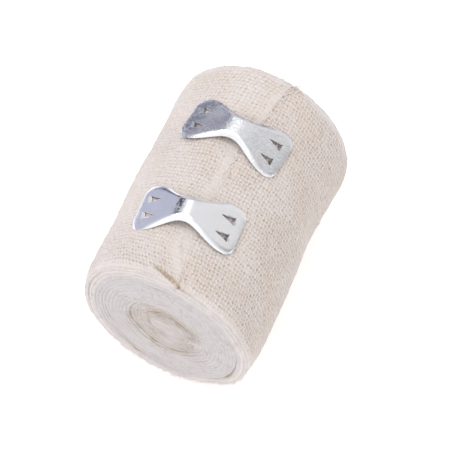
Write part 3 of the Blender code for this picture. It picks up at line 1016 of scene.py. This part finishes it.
# Painted shade: the browns of the gaps between yarns, of the holes where yarns meet, and of the grooves
# and the slit
GAP_SHADE_COLOUR = (0.44, 0.34, 0.26, 1.0)
HOLE_SHADE_COLOUR = (0.40, 0.25, 0.16, 1.0)
PAINTED_SHADE_COLOUR = (0.42, 0.32, 0.19, 1.0)


def yarn_grains(look, u, v, in_u, in_v):
    """The crowns of the yarns on top, warp and weft by turns, from 0 between yarns to 1."""
    cells = look.maths("ADD", look.maths("FLOOR", u), look.maths("FLOOR", v))
    weft_over = look.maths("FLOORED_MODULO", cells, 2.0)
    warp = look.grain(in_v, in_u, YARN_SLANT)
    weft = look.maths("MULTIPLY", look.grain(in_u, in_v, 0.1), 0.62)
    apart = look.maths("MULTIPLY", look.maths("SUBTRACT", weft, warp), weft_over)
    return look.maths("ADD", warp, apart)


def corner_hole_shade(look, in_u, in_v, fleck, pale):
    """Painted shade in small holes where four yarns meet, in some places only."""
    squares = []
    for within in (in_u, in_v):
        away = look.maths("SUBTRACT", 0.5, look.maths("ABSOLUTE", within))
        squares.append(look.maths("POWER", look.maths("ABSOLUTE", away), 2.0))
    corner = look.maths("SQRT", look.maths("ADD", *squares))
    hole_shade = look.spread(corner, 0.08, 0.26, 1.0, 0.0)
    hole_shade = look.maths("MULTIPLY", hole_shade, look.spread(fleck, 0.44, 0.62))
    return look.maths("MULTIPLY", hole_shade, look.maths("MULTIPLY_ADD", pale, -0.9, 0.75))


def cotton_colour(look, place, twist, pale):
    """Cream cotton with an uneven paleness, paler at the selvages."""
    patches = look.noise(place, 110.0, 3.0)
    small = look.noise(place, 420.0, 2.0)
    colour = look.mix(look.spread(patches, 0.35, 0.65), CREAM, CREAM_PALE)
    colour = look.mix(look.spread(small, 0.52, 0.75, 0.0, 0.22), colour, CREAM_WARM)
    colour = look.mix(look.spread(twist, 0.3, 0.75, 0.0, 0.4), colour, CREAM_PALE)
    return look.mix(look.maths("MULTIPLY", pale, 0.6), colour, SELVAGE_COLOUR)


def end_colour(look, place, colour):
    """Painted shade over a colour: a grey on the roll's felted ends, with specks, and a brown in the
    grooves.
    """
    specks = look.noise(look.scaled(place, (1.0, 0.35, 1.0)), 1500.0, 2.0, 0.6)
    # Painted shade: the roll's ends greyed, with warm specks
    shaded_end = look.mix(look.spread(specks, 0.46, 0.72, 0.0, 0.45), END_SHADE_COLOUR, CREAM_WARM)
    colour = look.mix(look.maths("MULTIPLY", look.field("end_shade"), 0.9), colour, shaded_end)
    # The painted shade of grooves, slit and cut edge, broken up by the specks
    speckled_shade = look.maths("MULTIPLY", look.field("painted_shade"), look.spread(specks, 0.36, 0.62, 0.5, 1.1))
    return look.mix(look.maths("MINIMUM", speckled_shade, 0.95), colour, PAINTED_SHADE_COLOUR)


def crepe_material():
    """Unbleached crepe: slanted grains of twisted yarn, painted shade in the gaps, and an uneven
    paleness.
    """
    look = Surface("crepe", CREAM[:3], 0.92)
    uv = look.add("ShaderNodeUVMap", uv_map="yarns").outputs[0]
    split = look.add("ShaderNodeSeparateXYZ")
    look.link(uv, split.inputs[0])
    u, v = split.outputs[0], split.outputs[1]
    in_u = look.maths("SUBTRACT", look.maths("FRACT", u), 0.5)
    in_v = look.maths("SUBTRACT", look.maths("FRACT", v), 0.5)
    place = look.place()
    pale = look.field("pale")
    woven = look.maths("MULTIPLY", look.maths("MULTIPLY_ADD", pale, -0.85, 1.0), look.field("weave"))
    grain = yarn_grains(look, u, v, in_u, in_v)
    fleck = look.noise(uv, 0.9, 2.0)
    twist = look.noise(look.scaled(uv, (2.2, 7.0, 1.0), math.radians(35)), 1.6, 3.0, 0.6)
    # Painted shade between the yarns, darkening towards brown where the grains fall away
    hollow = look.maths("POWER", look.maths("SUBTRACT", 1.0, grain), 1.6)
    gap_shade = look.maths("MULTIPLY", hollow, look.spread(fleck, 0.3, 0.7, 0.28, 0.85))
    gap_shade = look.maths("MULTIPLY", gap_shade, woven)
    colour = end_colour(look, place, cotton_colour(look, place, twist, pale))
    colour = look.mix(gap_shade, colour, GAP_SHADE_COLOUR)
    # Painted shade in the holes where four yarns meet
    hole_shade = corner_hole_shade(look, in_u, in_v, fleck, pale)
    look.feed("Base Color", look.mix(hole_shade, colour, HOLE_SHADE_COLOUR))
    height = look.maths("MULTIPLY_ADD", twist, 0.35, look.maths("MULTIPLY", grain, woven))
    height = look.maths("MULTIPLY_ADD", look.noise(place, 3200.0, 2.0, 0.7), 0.25, height)
    look.feed("Normal", look.bump(height, 0.95, 0.25 * MM))
    look.feed("Sheen Weight", 0.2)
    look.feed("Sheen Roughness", 0.6)
    look.feed("Specular IOR Level", 0.15)
    return look.material


def thread_material():
    """Loose cotton: a little paler than the cloth, with soft patches."""
    look = Surface("loose_cotton", CREAM_PALE[:3], 0.9)
    place = look.place()
    patches = look.spread(look.noise(place, 520.0, 2.0), 0.3, 0.52, 0.5, 1.0)
    look.feed("Base Color", look.mix(patches, CREAM_WARM, CREAM_PALE))
    look.feed("Normal", look.bump(look.noise(place, 4000.0, 2.0), 0.3, 0.05 * MM))
    look.feed("Specular IOR Level", 0.2)
    return look.material


METAL = (0.87, 0.875, 0.89, 1.0)
METAL_BRIGHT = (0.94, 0.94, 0.95, 1.0)
# The dark bluish colour of the painted reflection
METAL_REFLECTION_DARK = (0.20, 0.215, 0.29, 1.0)


def clip_material():
    """Bright rolled aluminium, with fine marks, worn uneven places, and a painted dark bluish reflection.
    """
    look = Surface("clip_metal", (0.90, 0.90, 0.92), 0.15, 1.0)
    place = look.place()
    wear = look.field("wear")
    cloud = look.noise(place, 170.0, 3.0, 0.6)
    rough = look.spread(cloud, 0.3, 0.7, 0.10, 0.22)
    look.feed("Roughness", look.maths("MULTIPLY_ADD", wear, 0.12, rough))
    bright = look.mix(look.spread(cloud, 0.3, 0.7), METAL, METAL_BRIGHT)
    # Painted dark bluish reflection, mottled
    mottled = look.spread(look.noise(place, 800.0, 4.0, 0.7), 0.38, 0.6, 0.25, 1.0)
    painted_reflection = look.maths("MULTIPLY", look.field("painted_reflection"), mottled)
    look.feed("Base Color", look.mix(painted_reflection, bright, METAL_REFLECTION_DARK))
    marks = look.noise(look.scaled(place, (700.0, 4200.0, 700.0)), 1.0, 3.0, 0.6)
    wrinkles = look.maths("MULTIPLY", look.noise(place, 520.0, 2.0, 0.6), look.field("crease"))
    dents = look.noise(place, 1300.0, 3.0, 0.65)
    worn = look.maths("MULTIPLY", dents, look.maths("MULTIPLY_ADD", wear, 1.0, 0.08))
    normal = look.bump(marks, 0.12, 0.02 * MM)
    normal = look.bump(wrinkles, 0.6, 0.35 * MM, normal)
    normal = look.bump(worn, 0.9, 0.16 * MM, normal)
    look.feed("Normal", look.bump(look.noise(place, 150.0, 1.0), 0.5, 0.25 * MM, normal))
    return look.material


FLOOR_SIZE = 3.0
FLOOR_DROP = 0.05 * MM
FLOOR_GLOW = 0.36


def floor_material():
    """A white sweep, lit a little from below as on a light table."""
    look = Surface("pale_floor", (0.9, 0.9, 0.9), 0.8)
    cloud = look.spread(look.noise(look.place(), 6.0, 1.0), 0.3, 0.7)
    look.feed("Base Color", look.mix(cloud, (0.89, 0.89, 0.89, 1), (0.91, 0.91, 0.91, 1)))
    look.feed("Emission Color", (1.0, 1.0, 1.0, 1.0))
    look.feed("Emission Strength", FLOOR_GLOW)
    return look.material


def make_floor():
    bm = bmesh.new()
    bmesh.ops.create_grid(bm, x_segments=8, y_segments=8, size=FLOOR_SIZE)
    floor = bmesh_object("floor", bm)
    floor.location = (0, 0, -FLOOR_DROP)
    floor.data.materials.append(floor_material())


def camera_frame():
    """The directions towards the camera, to its right and up, in the roll's frame."""
    e, a = math.radians(CAMERA_ELEVATION), math.radians(CAMERA_AZIMUTH)
    back = Vector((math.sin(a) * math.cos(e), -math.cos(a) * math.cos(e), math.sin(e)))
    right = Vector((math.cos(a), math.sin(a), 0))
    return back, right, back.cross(right)


def make_camera():
    back, right, up = camera_frame()
    data = bpy.data.cameras.new("camera")
    data.sensor_width = CAMERA_SENSOR
    data.lens = CAMERA_LENS
    data.clip_start = 0.01
    camera = bpy.data.objects.new("camera", data)
    bpy.context.scene.collection.objects.link(camera)
    aim = AIM + right * AIM_RIGHT + up * AIM_UP
    turned = Matrix((right, up, back)).transposed().to_4x4()
    camera.matrix_world = Matrix.Translation(aim + back * CAMERA_DISTANCE) @ turned
    bpy.context.scene.camera = camera


KEY_PLACE = Vector((-0.25, 0.0, 0.95))
KEY_AIM = Vector((0, 0, 0.03))
KEY_SIZE = 0.8
KEY_POWER = 3.1
KEY_COLOUR = (1.0, 0.985, 0.97)


def make_key_light():
    """One soft light over the roll, a little to its left."""
    data = bpy.data.lights.new("key", "AREA")
    data.shape = "RECTANGLE"
    data.size = KEY_SIZE
    data.size_y = KEY_SIZE
    data.energy = KEY_POWER
    data.color = KEY_COLOUR
    light = bpy.data.objects.new("key", data)
    light.location = KEY_PLACE
    light.rotation_euler = (KEY_AIM - KEY_PLACE).to_track_quat("-Z", "Y").to_euler()
    bpy.context.scene.collection.objects.link(light)


# What the metal reflects: an azimuth from the roll's far end towards its right, and an elevation
Panel = namedtuple("Panel", "azimuth elevation half_width half_height soft colour")
PANELS = rows(Panel, "", [
    (-62, 6, 70, 22, 6, (0.60, 0.61, 0.76)),
    (-46, 12, 10, 9, 4, (0.08, 0.09, 0.15)),
    (-53, 38, 14, 8, 4, (0.03, 0.03, 0.07)),
    (42, 24, 32, 30, 8, (0.92, 0.91, 0.92)),
    (71, 30, 17, 16, 4, (0.50, 0.505, 0.52)),
    (-26, 58, 13, 9, 5, (1.6, 1.6, 1.65)),
    (178, 35, 75, 26, 8, (1.25, 1.25, 1.27)),
])


ROOM_COLOUR = (0.84, 0.85, 0.87, 1.0)
ROOM_LIGHT = 0.9


def panel_share(look, panel, azimuth, elevation):
    """1 where a direction lies on a panel, and 0 beside it, with a soft border."""
    turned = look.maths("SUBTRACT", azimuth, panel.azimuth)
    away = look.maths("ABSOLUTE", look.maths("WRAP", turned, 180.0, -180.0))
    above = look.maths("ABSOLUTE", look.maths("SUBTRACT", elevation, panel.elevation))
    shares = []
    for off, half in ((away, panel.half_width), (above, panel.half_height)):
        shares.append(look.spread(off, half - panel.soft, half + panel.soft, 1.0, 0.0))
    return look.maths("MULTIPLY", *shares)


def make_world():
    """A white room with a few brighter and darker panels, by direction."""
    world = bpy.data.worlds.new("studio")
    world.use_nodes = True
    bpy.context.scene.world = world
    look = Nodes(world.node_tree)
    split = look.add("ShaderNodeSeparateXYZ")
    look.link(look.add("ShaderNodeTexCoord").outputs["Generated"], split.inputs[0])
    x, y, z = split.outputs
    azimuth = look.maths("DEGREES", look.maths("ARCTAN2", x, y))
    elevation = look.maths("DEGREES", look.maths("ARCSINE", z))
    colour = ROOM_COLOUR
    for panel in PANELS:
        share = panel_share(look, panel, azimuth, elevation)
        colour = look.mix(share, colour, (*panel.colour, 1.0))
    background = world.node_tree.nodes["Background"]
    look.link(colour, background.inputs["Color"])
    background.inputs["Strength"].default_value = ROOM_LIGHT


def dress(piece, material):
    """Give a piece its material and slot, and let it ride on the part."""
    piece.data.materials.clear()
    piece.data.materials.append(material)
    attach(piece, "root")


def main():
    make_camera()
    crepe, cotton, metal = crepe_material(), thread_material(), clip_material()
    outer, outer_length = make_outer()
    turns, turns_length = make_turns()
    strays = [make_frayed_ends(), make_loose_threads(), make_fuzz()]
    for piece in (outer, turns):
        dress(piece, crepe)
    for piece in strays:
        dress(piece, cotton)
    for clip in CLIPS:
        piece = make_clip(clip)
        dress(piece, metal)
        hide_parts(clip.name)
    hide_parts("loose_end")
    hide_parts("roll")
    make_floor()
    make_world()
    make_key_light()
    bpy.context.scene.view_settings.view_transform = "Standard"


main()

------------------------------------

Short problem – Your task is to quote the lines above, beginning with the first and ending with the one that holds "PAINTED_SHADE_COLOUR = (0.42, 0.32, 0.19, 1.0)".

Solution below –
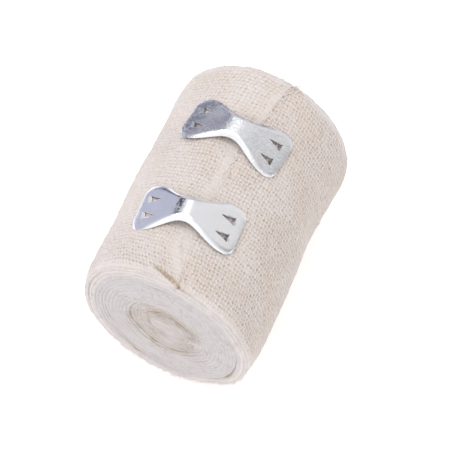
Write part 3 of the Blender code for this picture. It picks up at line 1016 of scene.py. This part finishes it.
# Painted shade: the browns of the gaps between yarns, of the holes where yarns meet, and of the grooves
# and the slit
GAP_SHADE_COLOUR = (0.44, 0.34, 0.26, 1.0)
HOLE_SHADE_COLOUR = (0.40, 0.25, 0.16, 1.0)
PAINTED_SHADE_COLOUR = (0.42, 0.32, 0.19, 1.0)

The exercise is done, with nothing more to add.